We want output if there is something in the output buffer. In the same manner it is ensured that an output resource is defined for the output file.
Note that normally the input and output resources are added and removed several times until the complete file is copied.
let update_resources state ues = let want_input_resource = not state.copy_eof && state.copy_outlen < state.copy_size in let want_output_resource = state.copy_outlen > 0 in if want_input_resource && not state.copy_have_inres then add_resource ues state.copy_group (Wait_in state.copy_infd, -.1.0); if not want_input_resource && state.copy_have_inres then remove_resource ues state.copy_group (Wait_in state.copy_infd); if want_output_resource && not state.copy_have_outres then add_resource ues state.copy_group (Wait_out state.copy_outfd, -.1.0); if not want_output_resource && state.copy_have_outres then remove_resource ues state.copy_group (Wait_out state.copy_outfd); state.copy_have_inres <- want_input_resource; state.copy_have_outres <- want_output_resource; if not want_input_resource && not want_output_resource && not state.copy_cleared then begin (* Close file descriptors at end: *) Unix.close state.copy_infd; Unix.close state.copy_outfd; (* Remove everything: *) clear ues state.copy_group; state.copy_cleared <- true; (* avoid to call 'clear' twice *) end in
The input handler is called only for input events belonging to our own group. It is very similar to the example in the introductory chapter.

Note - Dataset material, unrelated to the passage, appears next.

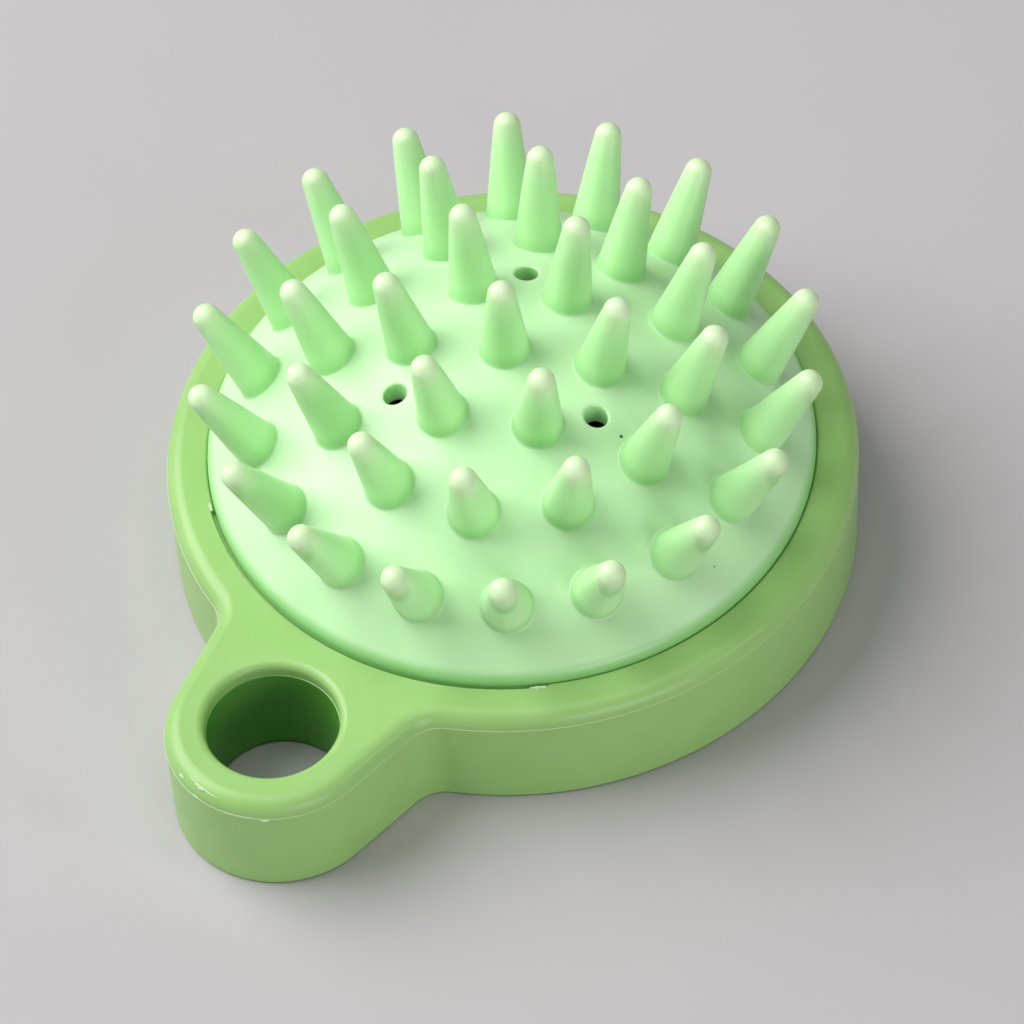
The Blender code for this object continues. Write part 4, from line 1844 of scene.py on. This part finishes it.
@dataclass(frozen=True)
class Studio:
    """The plain pale floor, the soft lights and the camera."""

    view: Viewpoint = Viewpoint()
    floor_size: float = 4.0
    floor_colour: Colour = (0.50, 0.48, 0.49, 1.0)
    floor_shade: float = 0.98
    floor_clouds: float = 60 * MM
    floor_grain: float = 1.5 * MM
    grain_depth: float = 0.03 * MM
    sky: Colour = (0.95, 0.97, 1.0, 1.0)
    sky_strength: float = 0.06
    lights: tuple[SoftBox, ...] = (
        SoftBox("key", side=-0.70, depth=0.22, rise=0.78, distance=0.9, size=0.95, power=11.3),
        SoftBox("overhead", side=0.1, depth=-0.12, rise=1.0, distance=1.0, size=0.7, power=2.0),
        SoftBox("low_fill", side=0.5, depth=-1.0, rise=0.2, distance=0.9, size=0.5, power=3.0),
        SoftBox("rim", side=0.92, depth=-0.42, rise=0.55, distance=1.0, size=0.22, power=0.8),
    )

    def lay_floor(self) -> None:
        """Lays the floor under the brush."""
        Bench.clear()
        bpy.ops.mesh.primitive_plane_add(size=self.floor_size)
        floor = bpy.context.object
        floor.name = floor.data.name = "floor"
        board = NodeBoard("pale_floor")
        clouds = board.remap(board.noise(self.floor_clouds, 4.0, 0.6), 0.3, 0.7, 0.0, 1.0)
        shade = tuple(self.floor_shade * part for part in self.floor_colour[:3])
        grain = board.bump(board.noise(self.floor_grain, 4.0, 0.6), self.grain_depth)
        colour = board.mix(clouds, (*shade, 1.0), self.floor_colour)
        board.set(Base_Color=colour, Roughness=0.75, Normal=grain)
        floor.data.materials.append(board.material)

    def light(self) -> None:
        """Hangs the lights and sets the sky's even light."""
        for lamp in self.lights:
            lamp.hang(self.view)
        world = bpy.data.worlds.new("studio")
        world.use_nodes = True
        background = world.node_tree.nodes["Background"]
        background.inputs["Color"].default_value = self.sky
        background.inputs["Strength"].default_value = self.sky_strength
        bpy.context.scene.world = world

    def build(self) -> None:
        """Sets up the studio."""
        self.view.set_camera()
        self.light()
        self.lay_floor()
        bpy.context.scene.view_settings.view_transform = "Standard"


def main() -> None:
    """Builds the studio and every piece of the brush."""
    logging.basicConfig(level=logging.INFO, format="%(name)s: %(message)s")
    Studio().build()
    for piece in (RingFrame(), FlashSlivers(), BristlePad(), ClampBand(), PalmCover()):
        piece.build()


if __name__ == "__main__":
    main()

The input handler calls update_resource after the work is done. It is now possible that the output buffer contentains data after it was previously empty, and update_resource will then add the output resource. Or, it is possible that the output buffer is now full, and update_resource will then remove the input resource such that no more input data will be accepted. Of course, both conditions can happen at the same time.
let handle_input state ues esys e = (* There is data on the input file descriptor. *) (* Calculate the available space in the output buffer: *) let n = state.copy_size - state.copy_outlen in assert(n > 0); (* Read the data: *) let n' = Unix.read state.copy_infd state.copy_inbuf 0 n in (* End of stream reached? *) state.copy_eof <- n' = 0; (* Append the read data to the output buffer: *) String.blit state.copy_inbuf 0 state.copy_outbuf state.copy_outlen n'; state.copy_outlen <- state.copy_outlen + n'; (* Add or remove resources: *) update_resources state ues in
The output handler is called only for output events of our own group, too.
The output handler calls update_resource after the work is done. It is now possible that the output buffer has space again, and update_resource will add the input resource again. Or, th output buffer is even empty, and update_resource will also remove the output resource.
let handle_output state ues esys e = (* The file descriptor is ready to output data. *) (* Write as much as possible: *) let n' = Unix.write state.copy_outfd state.copy_outbuf 0 state.copy_outlen in (* Remove the written bytes from the output buffer: *) String.blit state.copy_outbuf n' state.copy_outbuf 0 (state.copy_outlen - n'); state.copy_outlen <- state.copy_outlen - n'; (* Add or remove resources: *) update_resources state ues in
This is the main event handler. It accepts only Input_arrived and Output_readiness events belonging to our own group. All other events are rejected.
let handle state ues esys e = (* Only accept events associated with our own group. *) match e with Input_arrived (g,fd) -> handle_input state ues esys e | Output_readiness (g,fd) -> handle_output state ues esys e | _ -> raise Equeue.Reject in
Now the body of the copy_file function follows. It contains only initializations.
let g = new_group ues in let infd = Unix.openfile old_name [ Unix.O_RDONLY; Unix.O_NONBLOCK ] 0 in let outfd = Unix.openfile new_name [ Unix.O_WRONLY; Unix.O_NONBLOCK; Unix.O_CREAT; Unix.O_TRUNC ] 0o666 in Unix.clear_nonblock infd; Unix.clear_nonblock outfd; let size = 1024 in let state = { copy_ues = ues; copy_group = g; copy_infd = infd; copy_outfd = outfd; copy_size = size; copy_inbuf = String.create size; copy_outbuf = String.create size; copy_outlen = 0; copy_eof = false; copy_have_inres = false; copy_have_outres = false; copy_cleared = false; } in update_resources state ues; add_handler ues g (handle state); ;;Note that the files are opened in "non-blocking" mode. This ensures that the Unix.openfile system call does not block itself. After the files have been opened, the non-blocking flag is reset; the event system already guarantees that I/O will not block.
Now we can add our copy engine to an event system, e.g.
let ues = create_unix_event_system() in copy_file ues "a.old" "a.new"; copy_file ues "b.old" "b.new"; run ues ;;This piece of code will copy both files in parallel. Note that the concept of "groups" is very helpful to avoid that several instances of the same engine interfer with each other.